PROBLEM TO SOLVE
Collect each line containing "return".

DATA FOR PROCESSING
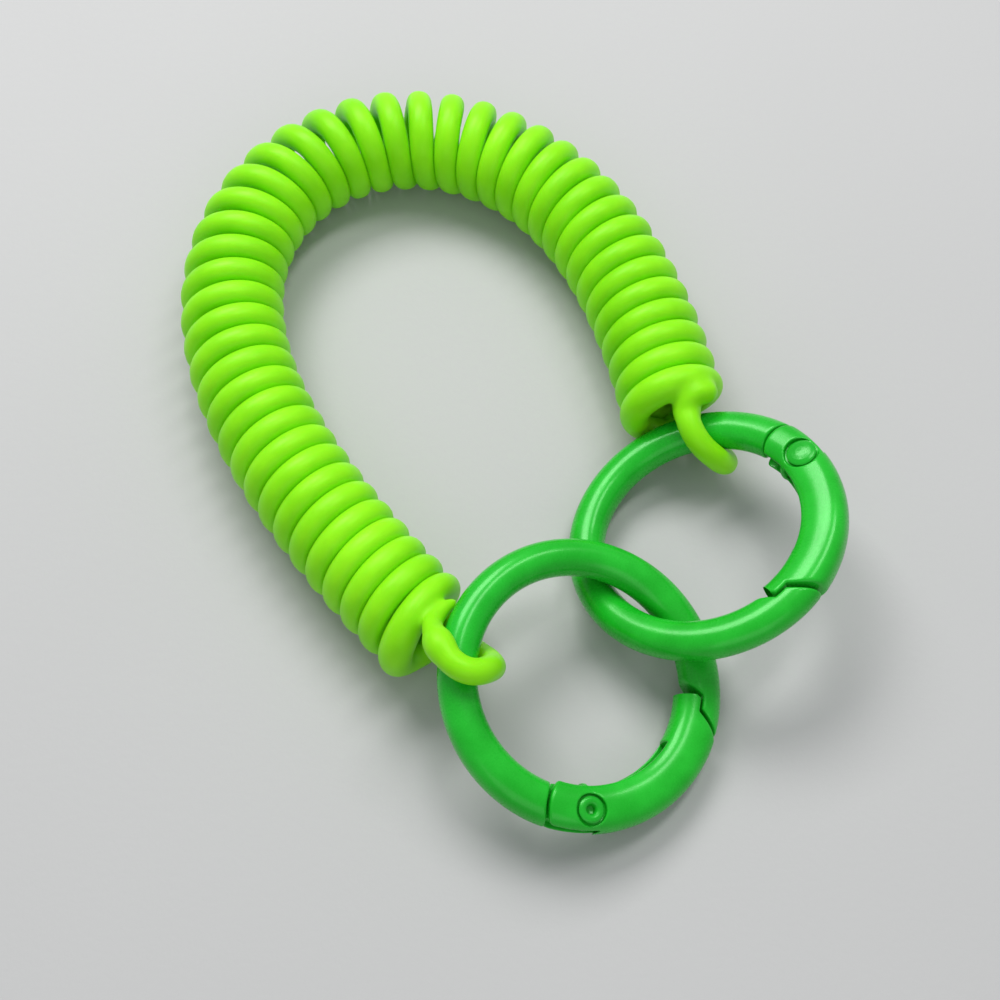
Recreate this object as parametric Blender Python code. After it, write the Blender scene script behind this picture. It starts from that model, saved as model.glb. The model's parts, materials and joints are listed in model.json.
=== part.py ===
"""Spiral wrist band with two linked spring gate rings, lying on a table.

A soft plastic cord is wound into a close coil and the coil is bent into a
horseshoe. Each end of the cord is formed into a hook that closes round a
metal ring, and the two rings are linked through each other. Every ring is a
C shaped frame with a sprung gate that turns on a rivet.

Units are metres, +Z is up and the table is the plane z = 0.
"""
import bpy
import bmesh
import math
from mathutils import Matrix, Vector

MM = 0.001
GAP = 0.30 * MM                 # clearance between neighbouring pieces

# The coil: a close helix of plastic cord, drawn as one solid of its outer size
COIL_OD = 13.5 * MM             # outside of the turns
CORD_D = 3.3 * MM               # the cord itself
COIL_START = (22.37 * MM, 3.41 * MM)   # centre of the end that holds ring b
COIL_START_HEADING = 101.2      # degrees from +X, the way the coil sets off
COIL_LENGTH = 152.5 * MM        # along the bent centre line
BEND_BASE = 3.8                 # curvature everywhere, 1/m
BEND_PEAK = 41.6                # extra curvature at the tightest place, 1/m
BEND_AT = 68.4 * MM             # where the bend is tightest
BEND_WIDTH = 43.0 * MM          # how far the bend is spread along the coil
COIL_STATIONS = 40
COIL_SIDES = 24
COIL_END_ROUND = 0.8 * MM       # chamfer at each end of the coil

# A ring, drawn round its own centre with the rivet on its +X axis
RING_R = 14.84 * MM             # centre line radius
FRAME_HALF_THIN = 2.20 * MM     # half width of the frame opposite the rivet
FRAME_HALF_END = 2.50 * MM      # half width of the frame at both its ends
GATE_HALF = 2.54 * MM           # half width of the gate, outside its centre line
GATE_INNER_EXTRA = 0.60 * MM    # how much wider the gate is on the inside of the ring
AXIAL_HALF_FRAME = 2.20 * MM    # half height of the frame
AXIAL_HALF_GATE = 2.35 * MM     # half height of the gate
SQUARE_FRAME = 2.08             # 2 is an ellipse, more is squarer
SQUARE_GATE = 2.35
KNUCKLE_R = 4.90 * MM           # rounded gate end about the rivet
CHEEK_SLOT = 1.15 * MM          # half height of the slot between the cheeks
TONGUE_HALF = 0.85 * MM         # half thickness of the frame's hinge tongue
TONGUE_R = 2.10 * MM            # tongue's round end
HEEL_AT = (-1.60 * MM, 0.90 * MM)   # heel on the tongue, from the rivet
HEEL_R = 0.90 * MM
CHANNEL_WALL_R = 15.70 * MM     # outer wall of the spring channel
CHANNEL_END = 55.5              # degrees from the rivet
LAP_R = 14.30 * MM              # the lap between gate tongue and frame nose
SHOULDER_REACH = 17.90 * MM     # gate's outer shoulder, measured from the rivet
NOSE_REACH = 18.40 * MM         # end of the frame's nose, from the rivet
GATE_REACH = 19.20 * MM         # gate's tip, from the rivet
TIP_GAP = 0.45 * MM

RIVET_SHANK_R = 0.90 * MM
RIVET_HOLE_R = RIVET_SHANK_R + GAP
SEAT_Z = 1.65 * MM              # floor of both rivet seats
PLAIN_HEAD_R = 1.80 * MM        # domed head, on the ring's -Z side
FLARED_HEAD_R = 1.50 * MM       # cupped head, on the ring's +Z side

PUSHER_R = 0.85 * MM
PUSHER_LENGTH = 1.80 * MM
PUSHER_AT = 12.0                # degrees round the ring
SPRING_LINE_R = 13.80 * MM
SPRING_FROM, SPRING_TO = 18.4, 54.2     # degrees round the ring
SPRING_COIL_R = 0.66 * MM
SPRING_WIRE_R = 0.17 * MM
SPRING_TURNS = 7
SMOOTH_BELOW = 35.0             # degrees between faces that still look round
CUT = 4 * MM                    # half height of a cutter that goes right through

# Where the two rings lie: centre, tilt of the ring's face from level, the
# compass direction it is tilted to, and the angle of the rivet in its plane
RING_A = dict(centre=(9.93, -34.99, 7.49), tilt=18.9, toward=-27.2,
              rivet=270.9, turned_over=False)
RING_B = dict(centre=(25.09, -16.22, 8.42), tilt=22.5, toward=160.6,
              rivet=27.9, turned_over=True)

# The cord's end hooks: path round the ring's wire, from the coil over the
# wire, down inside the ring and back underneath
HOOK_R = 4.30 * MM              # centre line of the cord from the wire's
HOOK_CORD_R = 1.50 * MM         # the cord is drawn a little thin in the hook
HOOK_A = dict(ring_angle=160.0, drift=24.0, turn_from=58.0, turn_to=272.0)
HOOK_B = dict(ring_angle=93.0, drift=-15.0, turn_from=62.0, turn_to=282.0)

for old in list(bpy.data.objects):
    bpy.data.objects.remove(old, do_unlink=True)
SCENE = bpy.context.scene.collection


def material(name, colour, roughness, metallic=0.0):
    m = bpy.data.materials.new(name)
    m.use_nodes = True
    shader = m.node_tree.nodes["Principled BSDF"]
    shader.inputs["Base Color"].default_value = (*colour, 1.0)
    shader.inputs["Roughness"].default_value = roughness
    shader.inputs["Metallic"].default_value = metallic
    return m


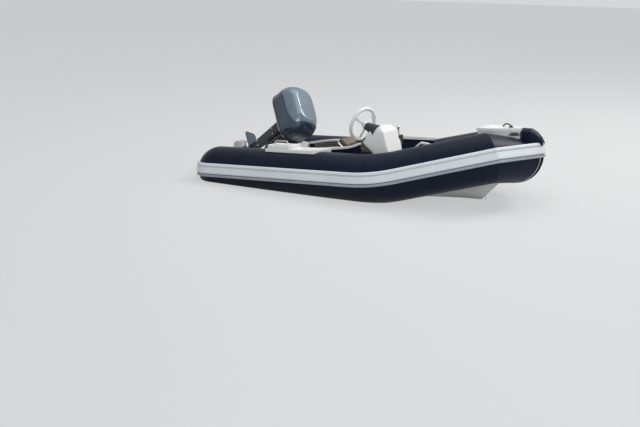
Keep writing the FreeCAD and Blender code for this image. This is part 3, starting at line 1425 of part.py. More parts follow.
def make_leg():
    """Steering pin with its yokes, midsection, plate, gearcase and skeg."""
    front = float(size.leg_front_x)
    half = float(size.leg_half_width)
    low = float(size.plate_z)
    high = float(size.pan_bottom_z) - GAP
    top_length = float(size.leg_top_length)
    bottom_length = float(size.leg_bottom_length)
    column = Part.makeLoft([
        rounded_rectangle(front - top_length, front, half + 22, 40, high),
        rounded_rectangle(front - top_length + 10, front, half, 36, -60),
        rounded_rectangle(front - bottom_length, front, half - 16, 26, low + 60),
        rounded_rectangle(front - bottom_length, front, half - 22, 22, low),
    ], True, True)
    swivel_x = float(size.swivel_x)
    top = float(size.swivel_top_z)
    bottom = float(size.swivel_bottom_z)
    pin = Part.makeCylinder(float(size.swivel_pin_radius), top - bottom + 40, Vector(swivel_x, 0, bottom - 20), UP)
    yokes = []
    for level, height in ((top + 3, 24), (bottom - 26, 23)):
        start = front - 40
        yokes.append(Part.makeBox(swivel_x + 27 - start, 52, height, Vector(start, -26, level)))
    leg = column.fuse([pin] + yokes).removeSplitter()
    sub_part(from_shape("Leg", leg), "outboard_leg", STEERED)

    thick = float(size.plate_thickness)
    plate = Part.Face(polygon_wire([
        Vector(front + 18, -22, low - thick), Vector(front - 60, -74, low - thick),
        Vector(front - 235, -80, low - thick), Vector(front - 262, -62, low - thick),
        Vector(front - 262, 62, low - thick), Vector(front - 235, 80, low - thick),
        Vector(front - 60, 74, low - thick), Vector(front + 18, 22, low - thick),
    ])).extrude(UP * (thick - GAP))
    prop_z = float(size.prop_z)
    radius = float(size.gearcase_radius)
    nose = float(size.gearcase_nose_x)
    aft = float(size.gearcase_aft_x)
    # half profile of the bullet from nose to aft end
    bullet = Part.Wire([
        Part.Arc(Vector(nose, 0, prop_z), Vector(nose - 16, 0, prop_z + radius * 0.72),
                 Vector(nose - 62, 0, prop_z + radius)).toShape(),
        Part.makeLine(Vector(nose - 62, 0, prop_z + radius), Vector(nose - 120, 0, prop_z + radius)),
        Part.makeLine(Vector(nose - 120, 0, prop_z + radius), Vector(aft, 0, prop_z + radius - 7)),
        Part.makeLine(Vector(aft, 0, prop_z + radius - 7), Vector(aft, 0, prop_z)),
        Part.makeLine(Vector(aft, 0, prop_z), Vector(nose, 0, prop_z)),
    ])
    case = Part.Face(bullet).revolve(Vector(0, 0, prop_z), FORWARD, 360)
    strut = Part.makeLoft([
        rounded_rectangle(front - bottom_length + 4, front - 2, 22, 20, low - thick),
        rounded_rectangle(front - bottom_length - 6, front + 8, 18, 17, prop_z),
    ], True, True)
    skeg_low = float(size.skeg_bottom_z)
    skeg = Part.Face(polygon_wire([
        Vector(front + 16, -4, prop_z - 20), Vector(front - 122, -4, prop_z - 20),
        Vector(front - 128, -4, skeg_low), Vector(front - 74, -4, skeg_low),
    ])).extrude(PORT * 8)
    lower = case.fuse([strut, skeg, plate]).removeSplitter()
    sub_part(from_shape("Gearcase", lower), "outboard_gearcase", STEERED)


def make_propeller():
    """Three pitched blades round a hollow hub, with the shaft that seats in the gearcase."""
    radius = float(size.prop_radius)
    hub_radius = float(size.prop_hub_radius)
    length = float(size.prop_hub_length)
    pitch = float(size.prop_pitch_angle)
    thick = float(size.blade_thickness)
    # in the propeller's own frame Z points aft along the shaft
    hub = Part.makeCone(hub_radius - 3, hub_radius, length, ORIGIN, UP)
    count = round(float(size.prop_blades))
    blades = [blade_shape(radius, hub_radius, length, pitch, thick, 360 * k / count) for k in range(count)]
    bore = Part.makeCylinder(hub_radius - 10, 40, Vector(0, 0, length - 40), UP)
    nut = Part.makeCylinder(12, 26, Vector(0, 0, length - 42), UP)
    solid = hub.fuse(blades).removeSplitter().cut(bore).fuse(nut).removeSplitter()
    start = Vector(float(size.gearcase_aft_x - size.prop_gap), 0, float(size.prop_z))
    own = Placement(start, Rotation(PORT, -90))
    sub_part(from_shape("Propeller", solid), "propeller", STEERED.multiply(own))


def blade_shape(radius, hub_radius, length, pitch, thick, turn):
    """One blade: sections at three radii, each turned by the helix angle at its radius."""
    lead = 2 * math.pi * 0.7 * radius * math.tan(math.radians(pitch))
    # share of the radius, chord, thickness share
    rows = [(0.20, 66, 1.0), (0.62, 104, 0.75), (0.92, 66, 0.45)]
    wires = []
    for share, chord, fine in rows:
        r = radius * share
        angle = math.atan(lead / (2 * math.pi * r))
        t = thick * fine
        corners = []
        for along, across in ((-0.5, 0.0), (-0.18, t / 2), (0.18, t / 2), (0.5, 0.0), (0.18, -t / 2), (-0.18, -t / 2)):
            u = along * chord
            y = u * math.cos(angle) - across * math.sin(angle)
            z = u * math.sin(angle) + across * math.cos(angle)
            corners.append(Vector(r, y, z + length * 0.47))
        wires.append(polygon_wire(corners))
    blade = Part.makeLoft(wires, True, True)
    blade.rotate(ORIGIN, UP, turn)
    return blade


def check_and_export():
    """Places every piece in the floating boat, checks it and writes its file."""
    doc.recompute()
    for item in doc.Objects:
        if "Invalid" in item.State or "Error" in item.State:
            raise RuntimeError(f"{item.Name} failed: {item.State}")
    os.makedirs("parts", exist_ok=True)
    for thing in parts:
        shape = thing.Shape
        if shape.isNull() or not shape.isValid():
            raise RuntimeError(f"{thing.Label} has no valid shape")
        shape.exportStep(f"parts/{thing.Label}.step")
        box = shape.BoundBox
        print(f"{thing.Label:26s} solids {len(shape.Solids)} volume {shape.Volume / 1e9:.6f} m3 "
              f"x {box.XMin:.0f} {box.XMax:.0f} y {box.YMin:.0f} {box.YMax:.0f} z {box.ZMin:.0f} {box.ZMax:.0f}")


make_strakes()
make_coaming()
make_hull()
make_floor()
make_transom()
make_side_decks()
make_bow()
make_console()
make_steering()
make_throttle()
make_helm_seat()
make_aft_bench()
make_clamp()
make_swivel()
make_cowl()
make_leg()
make_propeller()
check_and_export()
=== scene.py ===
import math

import bmesh
import bpy
from mathutils import Matrix, Vector
from mathutils.bvhtree import BVHTree


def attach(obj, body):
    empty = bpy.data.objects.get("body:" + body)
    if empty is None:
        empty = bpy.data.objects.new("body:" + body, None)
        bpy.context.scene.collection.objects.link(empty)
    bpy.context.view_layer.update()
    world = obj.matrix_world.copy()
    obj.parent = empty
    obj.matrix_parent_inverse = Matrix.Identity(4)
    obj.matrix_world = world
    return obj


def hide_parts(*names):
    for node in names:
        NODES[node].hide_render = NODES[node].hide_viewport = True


bl_info = {
    "name": "Rib boat dressing",
    "version": (1, 0, 0),
    "blender": (4, 5, 0),
    "location": "View3D > Sidebar > Rib boat",
    "description": "Finishes, cushions and fittings for a small rib boat afloat",
    "category": "Object",
}

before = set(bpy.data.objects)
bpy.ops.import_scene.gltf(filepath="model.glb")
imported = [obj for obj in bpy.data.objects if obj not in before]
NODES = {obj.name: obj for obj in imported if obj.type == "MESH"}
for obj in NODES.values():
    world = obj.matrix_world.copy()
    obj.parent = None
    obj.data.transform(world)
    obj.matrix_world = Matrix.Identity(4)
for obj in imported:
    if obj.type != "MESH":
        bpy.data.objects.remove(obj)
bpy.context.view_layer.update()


# Frames: the level boat, the steering column, the outboard


def turn(degrees, axis):
    """A turn about one axis through the origin."""
    return Matrix.Rotation(math.radians(degrees), 4, axis)


def shift(x, y, z):
    """A move."""
    return Matrix.Translation((x, y, z))


TRIM, HEEL = 3.4, 2.8
HEEL_LINE = (0, -0.64, 0.234)
TILT_POINT, TILT = (-1.064, 0, 0.436), 58
SWIVEL_X, STEER = -0.1, -24
WHEEL_CENTRE, WHEEL_RAKE, WHEEL_YAW = (0.015, -0.256, 0.693), 17, 16

BOAT = turn(-TRIM, "Y") @ shift(*HEEL_LINE) @ turn(-HEEL, "X") @ shift(*HEEL_LINE).inverted()
TILTED = BOAT @ shift(*TILT_POINT) @ turn(TILT, "Y")
STEERED = TILTED @ shift(SWIVEL_X, 0, 0) @ turn(STEER, "Z") @ shift(-SWIVEL_X, 0, 0)
PROPELLER = STEERED @ shift(-0.2765, 0, -0.618) @ turn(-90, "Y")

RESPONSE
    return m
    return blade
    return obj
    return Matrix.Rotation(math.radians(degrees), 4, axis)
    return Matrix.Translation((x, y, z))